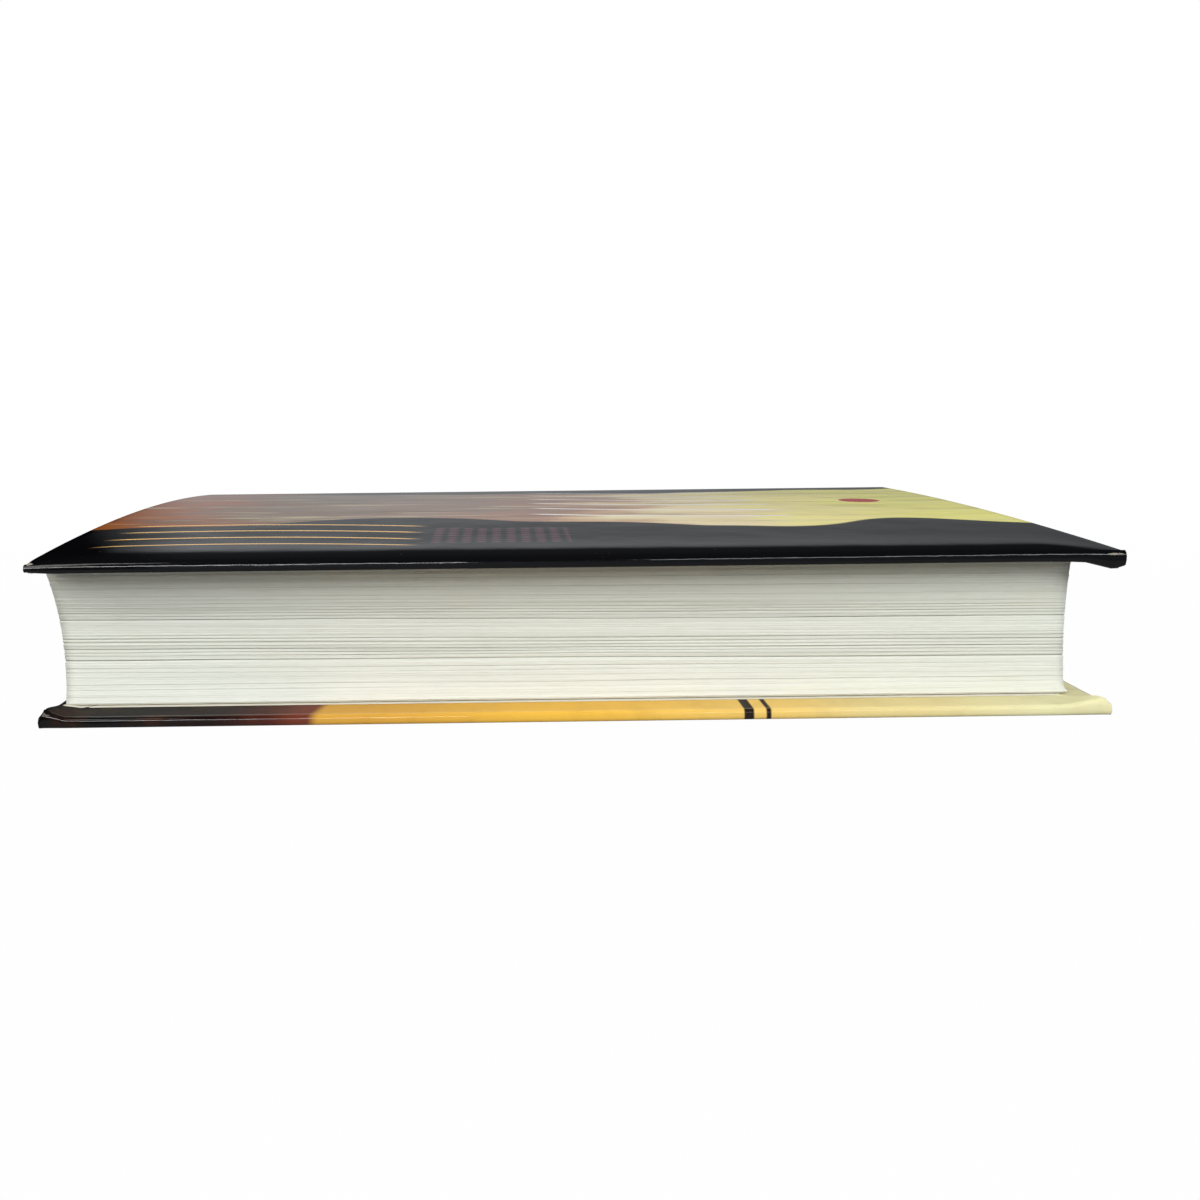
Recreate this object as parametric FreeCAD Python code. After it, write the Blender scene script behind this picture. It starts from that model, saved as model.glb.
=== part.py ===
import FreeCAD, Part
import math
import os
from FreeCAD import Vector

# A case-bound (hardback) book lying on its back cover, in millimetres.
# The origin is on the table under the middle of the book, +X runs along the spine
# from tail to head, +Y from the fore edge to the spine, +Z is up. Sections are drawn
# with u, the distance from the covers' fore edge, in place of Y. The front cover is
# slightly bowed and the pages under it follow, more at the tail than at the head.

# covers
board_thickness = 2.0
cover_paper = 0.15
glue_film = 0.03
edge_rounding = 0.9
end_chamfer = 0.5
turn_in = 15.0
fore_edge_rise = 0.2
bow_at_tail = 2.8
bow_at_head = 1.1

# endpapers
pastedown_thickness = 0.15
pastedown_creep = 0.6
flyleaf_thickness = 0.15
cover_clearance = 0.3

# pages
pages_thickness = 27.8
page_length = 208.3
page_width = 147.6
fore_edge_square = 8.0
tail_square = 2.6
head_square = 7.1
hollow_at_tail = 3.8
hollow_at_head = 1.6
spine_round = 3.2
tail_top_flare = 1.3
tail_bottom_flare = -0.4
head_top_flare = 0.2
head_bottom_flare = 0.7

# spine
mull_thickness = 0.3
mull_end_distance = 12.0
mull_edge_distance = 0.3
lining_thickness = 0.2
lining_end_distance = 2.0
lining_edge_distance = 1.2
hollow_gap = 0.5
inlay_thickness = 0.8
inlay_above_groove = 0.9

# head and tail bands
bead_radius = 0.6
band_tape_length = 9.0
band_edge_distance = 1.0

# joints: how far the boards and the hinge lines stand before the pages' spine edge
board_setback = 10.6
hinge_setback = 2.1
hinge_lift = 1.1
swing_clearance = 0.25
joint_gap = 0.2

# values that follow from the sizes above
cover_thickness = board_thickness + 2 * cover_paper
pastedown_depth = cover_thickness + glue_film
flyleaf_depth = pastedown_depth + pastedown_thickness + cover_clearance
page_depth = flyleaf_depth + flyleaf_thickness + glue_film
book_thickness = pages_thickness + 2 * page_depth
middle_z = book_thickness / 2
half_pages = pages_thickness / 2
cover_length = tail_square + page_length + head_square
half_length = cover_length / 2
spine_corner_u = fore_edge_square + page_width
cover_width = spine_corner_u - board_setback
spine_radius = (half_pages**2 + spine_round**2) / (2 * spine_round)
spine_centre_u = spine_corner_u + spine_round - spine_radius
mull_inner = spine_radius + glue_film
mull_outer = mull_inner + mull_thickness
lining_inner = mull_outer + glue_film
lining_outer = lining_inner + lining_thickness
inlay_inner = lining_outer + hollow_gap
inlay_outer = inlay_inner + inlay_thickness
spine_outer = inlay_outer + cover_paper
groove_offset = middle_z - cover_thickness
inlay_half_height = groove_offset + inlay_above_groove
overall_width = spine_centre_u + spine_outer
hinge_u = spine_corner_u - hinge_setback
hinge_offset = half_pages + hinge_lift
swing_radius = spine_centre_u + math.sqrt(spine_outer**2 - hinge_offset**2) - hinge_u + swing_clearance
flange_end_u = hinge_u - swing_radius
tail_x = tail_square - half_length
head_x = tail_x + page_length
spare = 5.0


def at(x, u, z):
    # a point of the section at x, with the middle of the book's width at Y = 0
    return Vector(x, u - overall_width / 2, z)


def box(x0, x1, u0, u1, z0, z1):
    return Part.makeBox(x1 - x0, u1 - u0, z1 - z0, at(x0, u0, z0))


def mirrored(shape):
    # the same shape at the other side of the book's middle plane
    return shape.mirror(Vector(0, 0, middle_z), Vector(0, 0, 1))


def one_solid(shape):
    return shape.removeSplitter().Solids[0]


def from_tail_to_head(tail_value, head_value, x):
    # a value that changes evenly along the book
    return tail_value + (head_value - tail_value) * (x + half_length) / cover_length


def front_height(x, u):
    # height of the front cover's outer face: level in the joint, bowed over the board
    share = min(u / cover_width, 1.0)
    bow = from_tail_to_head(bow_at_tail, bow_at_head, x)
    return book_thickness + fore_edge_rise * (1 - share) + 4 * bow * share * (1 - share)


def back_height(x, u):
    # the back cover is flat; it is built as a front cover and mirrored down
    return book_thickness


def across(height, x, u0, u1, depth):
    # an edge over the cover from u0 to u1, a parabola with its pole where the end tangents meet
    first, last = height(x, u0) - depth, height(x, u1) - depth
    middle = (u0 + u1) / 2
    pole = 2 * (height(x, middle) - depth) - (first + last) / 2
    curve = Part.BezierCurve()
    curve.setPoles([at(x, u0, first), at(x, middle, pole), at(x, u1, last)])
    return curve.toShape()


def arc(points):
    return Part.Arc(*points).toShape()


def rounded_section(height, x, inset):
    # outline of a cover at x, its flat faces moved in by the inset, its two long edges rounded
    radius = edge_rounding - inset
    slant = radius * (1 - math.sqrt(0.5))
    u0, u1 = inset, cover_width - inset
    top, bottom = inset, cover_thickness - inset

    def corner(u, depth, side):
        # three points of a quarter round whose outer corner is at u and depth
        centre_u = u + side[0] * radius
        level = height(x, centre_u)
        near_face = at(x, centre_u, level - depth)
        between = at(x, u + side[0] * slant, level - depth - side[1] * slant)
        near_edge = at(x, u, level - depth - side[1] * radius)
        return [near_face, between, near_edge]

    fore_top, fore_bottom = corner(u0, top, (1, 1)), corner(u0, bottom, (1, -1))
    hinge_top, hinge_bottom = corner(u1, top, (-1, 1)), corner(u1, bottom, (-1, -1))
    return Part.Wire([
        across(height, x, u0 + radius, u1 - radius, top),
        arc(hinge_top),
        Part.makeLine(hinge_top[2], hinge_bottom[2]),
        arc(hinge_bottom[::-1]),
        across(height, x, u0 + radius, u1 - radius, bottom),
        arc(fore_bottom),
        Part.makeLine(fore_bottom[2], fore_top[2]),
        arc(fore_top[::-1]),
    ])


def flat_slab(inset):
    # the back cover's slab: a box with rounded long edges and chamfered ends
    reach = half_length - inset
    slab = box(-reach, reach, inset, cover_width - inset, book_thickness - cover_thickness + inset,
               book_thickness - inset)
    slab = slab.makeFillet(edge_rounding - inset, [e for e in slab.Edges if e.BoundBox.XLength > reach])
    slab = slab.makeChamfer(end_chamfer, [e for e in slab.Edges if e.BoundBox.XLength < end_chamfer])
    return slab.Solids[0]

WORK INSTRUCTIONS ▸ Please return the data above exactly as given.

RESPONSE ▸
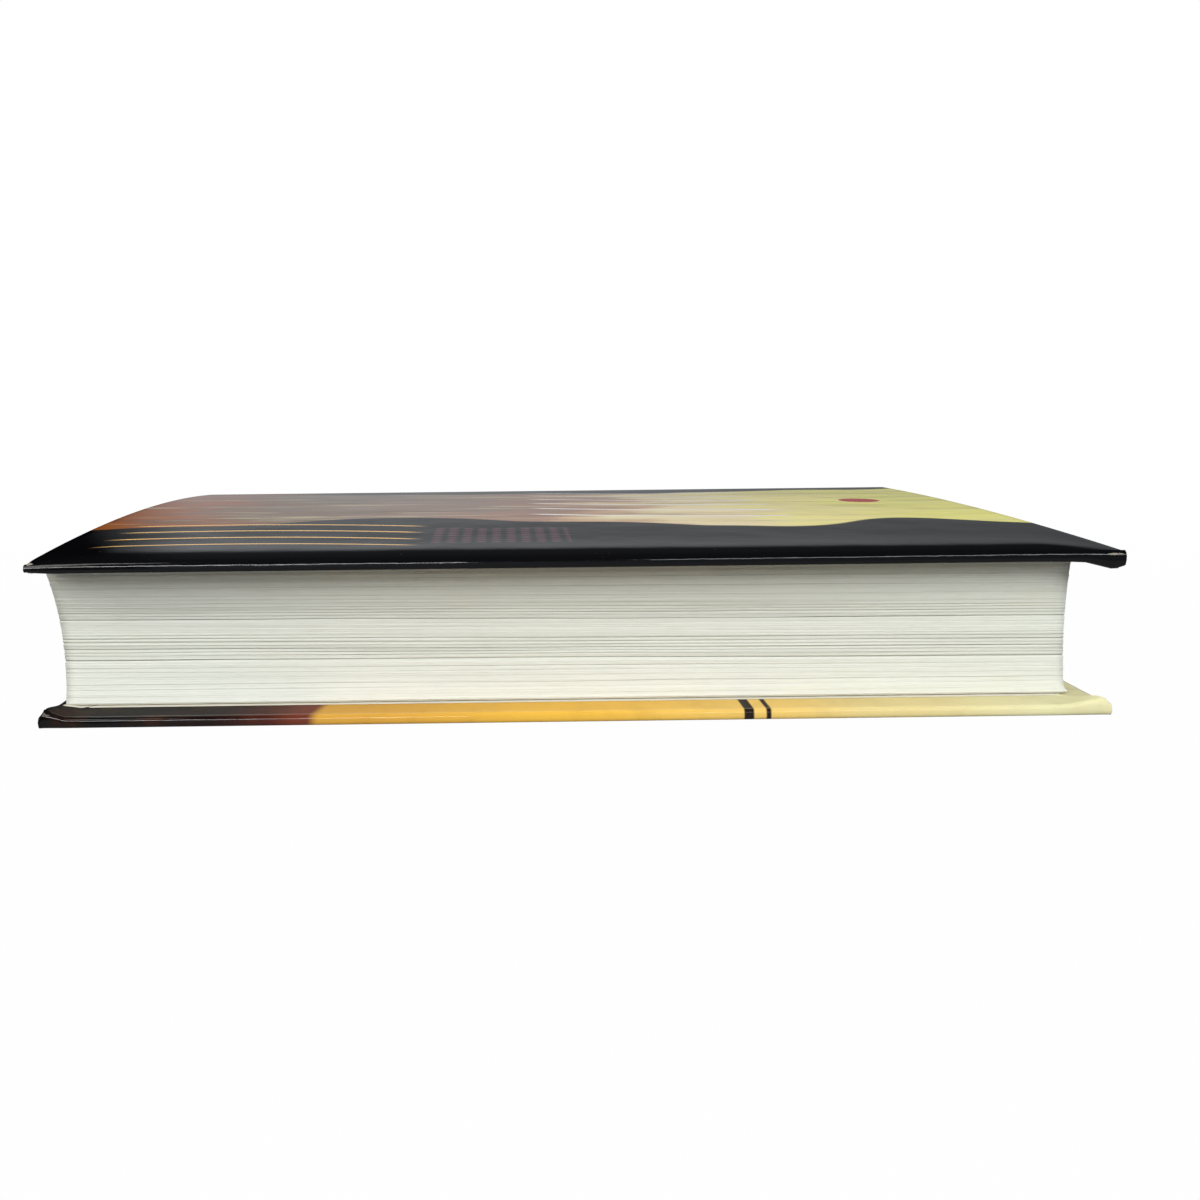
Recreate this object as parametric FreeCAD Python code. After it, write the Blender scene script behind this picture. It starts from that model, saved as model.glb.
=== part.py ===
import FreeCAD, Part
import math
import os
from FreeCAD import Vector

# A case-bound (hardback) book lying on its back cover, in millimetres.
# The origin is on the table under the middle of the book, +X runs along the spine
# from tail to head, +Y from the fore edge to the spine, +Z is up. Sections are drawn
# with u, the distance from the covers' fore edge, in place of Y. The front cover is
# slightly bowed and the pages under it follow, more at the tail than at the head.

# covers
board_thickness = 2.0
cover_paper = 0.15
glue_film = 0.03
edge_rounding = 0.9
end_chamfer = 0.5
turn_in = 15.0
fore_edge_rise = 0.2
bow_at_tail = 2.8
bow_at_head = 1.1

# endpapers
pastedown_thickness = 0.15
pastedown_creep = 0.6
flyleaf_thickness = 0.15
cover_clearance = 0.3

# pages
pages_thickness = 27.8
page_length = 208.3
page_width = 147.6
fore_edge_square = 8.0
tail_square = 2.6
head_square = 7.1
hollow_at_tail = 3.8
hollow_at_head = 1.6
spine_round = 3.2
tail_top_flare = 1.3
tail_bottom_flare = -0.4
head_top_flare = 0.2
head_bottom_flare = 0.7

# spine
mull_thickness = 0.3
mull_end_distance = 12.0
mull_edge_distance = 0.3
lining_thickness = 0.2
lining_end_distance = 2.0
lining_edge_distance = 1.2
hollow_gap = 0.5
inlay_thickness = 0.8
inlay_above_groove = 0.9

# head and tail bands
bead_radius = 0.6
band_tape_length = 9.0
band_edge_distance = 1.0

# joints: how far the boards and the hinge lines stand before the pages' spine edge
board_setback = 10.6
hinge_setback = 2.1
hinge_lift = 1.1
swing_clearance = 0.25
joint_gap = 0.2

# values that follow from the sizes above
cover_thickness = board_thickness + 2 * cover_paper
pastedown_depth = cover_thickness + glue_film
flyleaf_depth = pastedown_depth + pastedown_thickness + cover_clearance
page_depth = flyleaf_depth + flyleaf_thickness + glue_film
book_thickness = pages_thickness + 2 * page_depth
middle_z = book_thickness / 2
half_pages = pages_thickness / 2
cover_length = tail_square + page_length + head_square
half_length = cover_length / 2
spine_corner_u = fore_edge_square + page_width
cover_width = spine_corner_u - board_setback
spine_radius = (half_pages**2 + spine_round**2) / (2 * spine_round)
spine_centre_u = spine_corner_u + spine_round - spine_radius
mull_inner = spine_radius + glue_film
mull_outer = mull_inner + mull_thickness
lining_inner = mull_outer + glue_film
lining_outer = lining_inner + lining_thickness
inlay_inner = lining_outer + hollow_gap
inlay_outer = inlay_inner + inlay_thickness
spine_outer = inlay_outer + cover_paper
groove_offset = middle_z - cover_thickness
inlay_half_height = groove_offset + inlay_above_groove
overall_width = spine_centre_u + spine_outer
hinge_u = spine_corner_u - hinge_setback
hinge_offset = half_pages + hinge_lift
swing_radius = spine_centre_u + math.sqrt(spine_outer**2 - hinge_offset**2) - hinge_u + swing_clearance
flange_end_u = hinge_u - swing_radius
tail_x = tail_square - half_length
head_x = tail_x + page_length
spare = 5.0


def at(x, u, z):
    # a point of the section at x, with the middle of the book's width at Y = 0
    return Vector(x, u - overall_width / 2, z)


def box(x0, x1, u0, u1, z0, z1):
    return Part.makeBox(x1 - x0, u1 - u0, z1 - z0, at(x0, u0, z0))


def mirrored(shape):
    # the same shape at the other side of the book's middle plane
    return shape.mirror(Vector(0, 0, middle_z), Vector(0, 0, 1))


def one_solid(shape):
    return shape.removeSplitter().Solids[0]


def from_tail_to_head(tail_value, head_value, x):
    # a value that changes evenly along the book
    return tail_value + (head_value - tail_value) * (x + half_length) / cover_length


def front_height(x, u):
    # height of the front cover's outer face: level in the joint, bowed over the board
    share = min(u / cover_width, 1.0)
    bow = from_tail_to_head(bow_at_tail, bow_at_head, x)
    return book_thickness + fore_edge_rise * (1 - share) + 4 * bow * share * (1 - share)


def back_height(x, u):
    # the back cover is flat; it is built as a front cover and mirrored down
    return book_thickness


def across(height, x, u0, u1, depth):
    # an edge over the cover from u0 to u1, a parabola with its pole where the end tangents meet
    first, last = height(x, u0) - depth, height(x, u1) - depth
    middle = (u0 + u1) / 2
    pole = 2 * (height(x, middle) - depth) - (first + last) / 2
    curve = Part.BezierCurve()
    curve.setPoles([at(x, u0, first), at(x, middle, pole), at(x, u1, last)])
    return curve.toShape()


def arc(points):
    return Part.Arc(*points).toShape()


def rounded_section(height, x, inset):
    # outline of a cover at x, its flat faces moved in by the inset, its two long edges rounded
    radius = edge_rounding - inset
    slant = radius * (1 - math.sqrt(0.5))
    u0, u1 = inset, cover_width - inset
    top, bottom = inset, cover_thickness - inset

    def corner(u, depth, side):
        # three points of a quarter round whose outer corner is at u and depth
        centre_u = u + side[0] * radius
        level = height(x, centre_u)
        near_face = at(x, centre_u, level - depth)
        between = at(x, u + side[0] * slant, level - depth - side[1] * slant)
        near_edge = at(x, u, level - depth - side[1] * radius)
        return [near_face, between, near_edge]

    fore_top, fore_bottom = corner(u0, top, (1, 1)), corner(u0, bottom, (1, -1))
    hinge_top, hinge_bottom = corner(u1, top, (-1, 1)), corner(u1, bottom, (-1, -1))
    return Part.Wire([
        across(height, x, u0 + radius, u1 - radius, top),
        arc(hinge_top),
        Part.makeLine(hinge_top[2], hinge_bottom[2]),
        arc(hinge_bottom[::-1]),
        across(height, x, u0 + radius, u1 - radius, bottom),
        arc(fore_bottom),
        Part.makeLine(fore_bottom[2], fore_top[2]),
        arc(fore_top[::-1]),
    ])


def flat_slab(inset):
    # the back cover's slab: a box with rounded long edges and chamfered ends
    reach = half_length - inset
    slab = box(-reach, reach, inset, cover_width - inset, book_thickness - cover_thickness + inset,
               book_thickness - inset)
    slab = slab.makeFillet(edge_rounding - inset, [e for e in slab.Edges if e.BoundBox.XLength > reach])
    slab = slab.makeChamfer(end_chamfer, [e for e in slab.Edges if e.BoundBox.XLength < end_chamfer])
    return slab.Solids[0]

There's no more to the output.